Speaking of Deep Red, for those of you who’re local to the Kansas City area, I’ll actually be hosting a FREE screening of it tonight at the Tapcade, where you’ll also have a chance to win copies of both Painted Monsters and Giallo Fantastique. So whether you’re an old Argento fan, or you’ve never seen a Giallo before in your life, there’s no better place to be tonight at 8pm!

For the month of October, as part of the Countdown to Halloween, I’ll be revisiting each of the thirteen stories in Painted Monsters & Other Strange Beasts and suggesting movies that pair well with them, for your viewing pleasure!

Today is a double-feature here at the blog, for reasons that’ll probably become obvious tomorrow. To go along with my earlier post about “Ripperology,” I’ll also be talking about the next story in Painted Monsters, “Walpurgisnacht.”

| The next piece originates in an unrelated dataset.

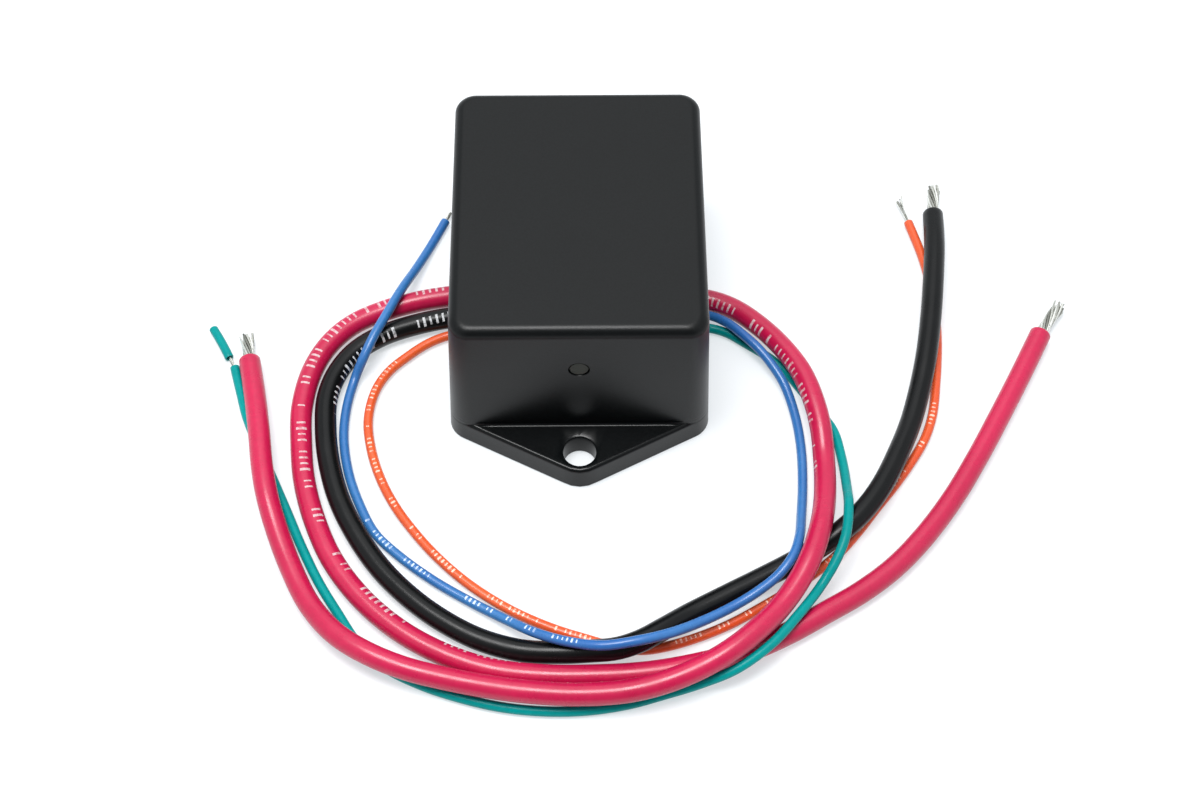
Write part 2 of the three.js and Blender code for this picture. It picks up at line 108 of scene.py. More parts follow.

I originally wrote this story for the Laird Barron tribute anthology The Children of Old Leechbut–and this is just between you and me–I’d already started writing it before I even knew there was a Laird Barron tribute anthology. I started it right after I finished Laird’s second collection–Occultation–just to see what a Laird Barron story would look like if I wrote it.

While writing “Walpurgisnacht” I tried to take the same approach that I normally take when writing stories for Lovecraftian anthologies, which is to take the themes and preoccupations of Lovecraft’s (or Laird’s) stories, rather than necessarily aping their styles or copying down the names of people, places, eldritch tomes, or (squamous, gibbering, batrachian) things. For this story, though, a few of my favorite figures and places (and games) from Laird’s stories found their way in anyway.

“Walpurgisnacht” examines the figure of the witch, and also tackles a couple of people making their way to a hotel for a “revel,” a sort of elaborate party staged on the titular night. It involves Goya and old film and lots of other things I like. There are a lot of films that concern themselves with modern-day witchcraft, deals with the devil, decadent artists, and so on, so there’s a rich tapestry of possibilities to choose from. A couple of personal favorites that I think match the tone of the story pretty nicely are Hammer’s The Devil Rides Out, with Christopher Lee in a rare good guy role (I had to make sure I worked at least one Hammer movie in here somewhere) and Night of the Demon/Curse of the Demon (depending on if you’re in America or the UK), particularly the scenes that feature the sinister Karswell.

For my ultimate recommendation, though, I’m going to go with the more seldom-seen 1971 Satanism flick The Mephisto Waltz. It has a lot of good touches, and moments that feel right at home alongside “Walpurgisnacht,” and the Satanist masquerade ball seems like it would be a perfect fit for one of Henri’s revels.